Tarter’s book consists of a series of 15 essays arranged chronologically from the Jamestown settlement to the late 20th century. The essays describe how Virginia was controlled at various times by tobacco planter oligarchs, land barons, railroad men, the Harry Byrd machine, and Massive Resisters, among other elites. “The Grandees” drew excellent reviews in history journals.
The historian Peter Onuf of the University of Virginia concluded his review of “The Grandees” by saying: “Tarter’s book gives us some reason to hope that another Virginia with a different history is now emerging, that the ‘continuity’ (of an unfair Virginia) he has so effectively delineated will give way at last to ‘change.’”
Tarter’s most recent book is “A Saga of the New South: Race, Law, and Public Debt in Virginia” (University of Virginia Press, 2016).
Warren Billings is the author of sixteen books, with a concentration on law, seventeenth century Virginia history and Sir William Berkeley (twice Virginia governor during the seventeenth century). Of special interest to this columnist are Billings’ books quoting Virginia documentary history: “The Old Dominion in the Seventeenth Century: A Documentary History of Virginia, 1606–1689” (University of North Carolina Press, 1975) and its 2007 reprint “A Documentary History of Virginia, 1606–1700.”
These books of documentary Virginia history give an excellent account of the way in which the system of local county government was transferred with needed modifications from England to Virginia, and thence to much of the Unites States.
Incidentally, Billings was the keynote speaker at the Founders Day Dinner of the Botetourt Historical Society in Fincastle in October 2007.

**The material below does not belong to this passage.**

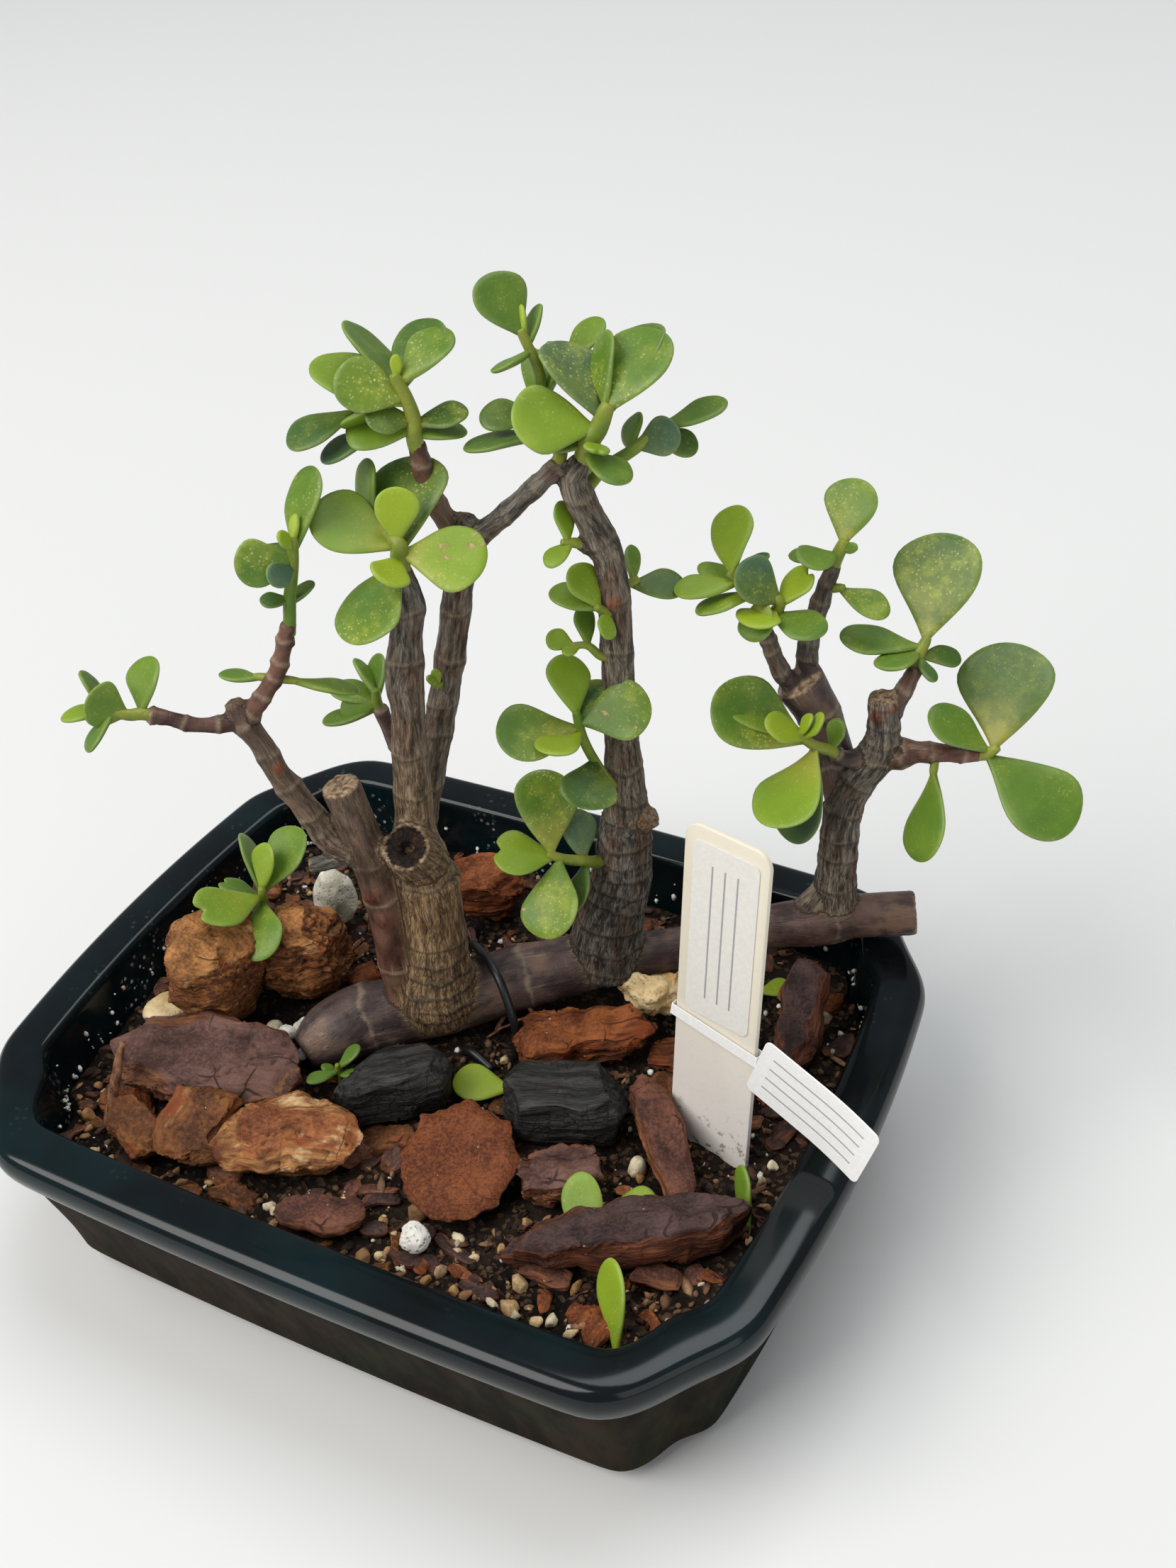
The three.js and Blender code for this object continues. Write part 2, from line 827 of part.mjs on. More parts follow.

In Norfolk, this columnist will do his best to speak up for Christiansburg and Montgomery County as an autodidactic amateur in the company of a couple of pretty big-name professional historians — who are both very friendly and approachable in person.
Jim Glanville is a retired chemist living in Blacksburg. He has been publishing and lecturing for more than a decade about the history of Southwest Virginia.